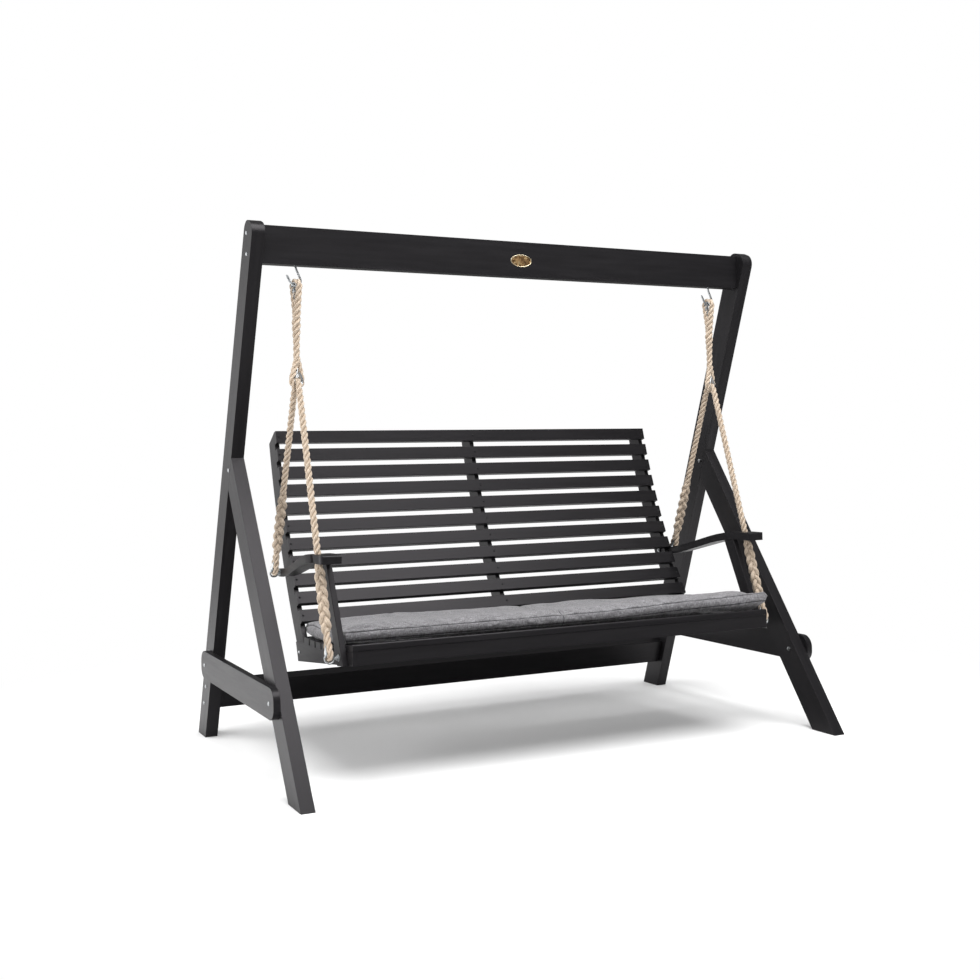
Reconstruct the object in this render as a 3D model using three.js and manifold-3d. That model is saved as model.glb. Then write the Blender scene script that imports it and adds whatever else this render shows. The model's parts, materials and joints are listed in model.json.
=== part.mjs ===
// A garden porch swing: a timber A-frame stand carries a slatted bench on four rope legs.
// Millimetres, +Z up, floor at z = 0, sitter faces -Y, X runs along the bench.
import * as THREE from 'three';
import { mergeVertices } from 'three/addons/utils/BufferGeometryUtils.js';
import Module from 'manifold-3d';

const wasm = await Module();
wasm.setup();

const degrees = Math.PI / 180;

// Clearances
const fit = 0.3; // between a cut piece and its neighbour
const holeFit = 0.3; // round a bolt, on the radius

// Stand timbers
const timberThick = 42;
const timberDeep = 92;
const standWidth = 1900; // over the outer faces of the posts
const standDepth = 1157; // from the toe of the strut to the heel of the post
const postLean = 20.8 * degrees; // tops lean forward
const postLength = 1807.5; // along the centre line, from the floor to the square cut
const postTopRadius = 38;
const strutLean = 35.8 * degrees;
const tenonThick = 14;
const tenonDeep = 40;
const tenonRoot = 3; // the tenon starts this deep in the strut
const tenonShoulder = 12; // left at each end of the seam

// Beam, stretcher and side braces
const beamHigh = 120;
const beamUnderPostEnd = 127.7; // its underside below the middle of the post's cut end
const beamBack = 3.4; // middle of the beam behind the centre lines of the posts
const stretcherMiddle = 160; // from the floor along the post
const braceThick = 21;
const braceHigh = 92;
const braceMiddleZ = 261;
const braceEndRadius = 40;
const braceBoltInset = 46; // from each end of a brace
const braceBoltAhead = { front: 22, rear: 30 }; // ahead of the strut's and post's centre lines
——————
Give back all the data exactly as written.

*Full solution*:
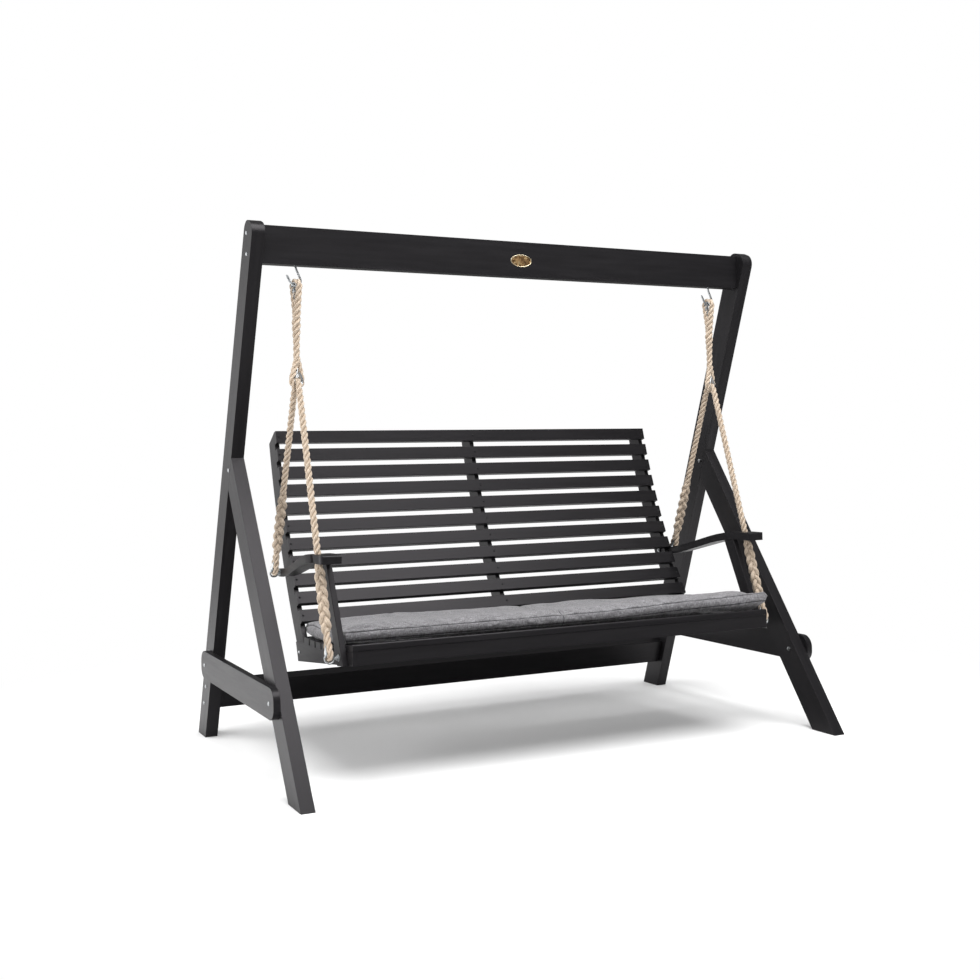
Reconstruct the object in this render as a 3D model using three.js and manifold-3d. That model is saved as model.glb. Then write the Blender scene script that imports it and adds whatever else this render shows. The model's parts, materials and joints are listed in model.json.
=== part.mjs ===
// A garden porch swing: a timber A-frame stand carries a slatted bench on four rope legs.
// Millimetres, +Z up, floor at z = 0, sitter faces -Y, X runs along the bench.
import * as THREE from 'three';
import { mergeVertices } from 'three/addons/utils/BufferGeometryUtils.js';
import Module from 'manifold-3d';

const wasm = await Module();
wasm.setup();

const degrees = Math.PI / 180;

// Clearances
const fit = 0.3; // between a cut piece and its neighbour
const holeFit = 0.3; // round a bolt, on the radius

// Stand timbers
const timberThick = 42;
const timberDeep = 92;
const standWidth = 1900; // over the outer faces of the posts
const standDepth = 1157; // from the toe of the strut to the heel of the post
const postLean = 20.8 * degrees; // tops lean forward
const postLength = 1807.5; // along the centre line, from the floor to the square cut
const postTopRadius = 38;
const strutLean = 35.8 * degrees;
const tenonThick = 14;
const tenonDeep = 40;
const tenonRoot = 3; // the tenon starts this deep in the strut
const tenonShoulder = 12; // left at each end of the seam

// Beam, stretcher and side braces
const beamHigh = 120;
const beamUnderPostEnd = 127.7; // its underside below the middle of the post's cut end
const beamBack = 3.4; // middle of the beam behind the centre lines of the posts
const stretcherMiddle = 160; // from the floor along the post
const braceThick = 21;
const braceHigh = 92;
const braceMiddleZ = 261;
const braceEndRadius = 40;
const braceBoltInset = 46; // from each end of a brace
const braceBoltAhead = { front: 22, rear: 30 }; // ahead of the strut's and post's centre lines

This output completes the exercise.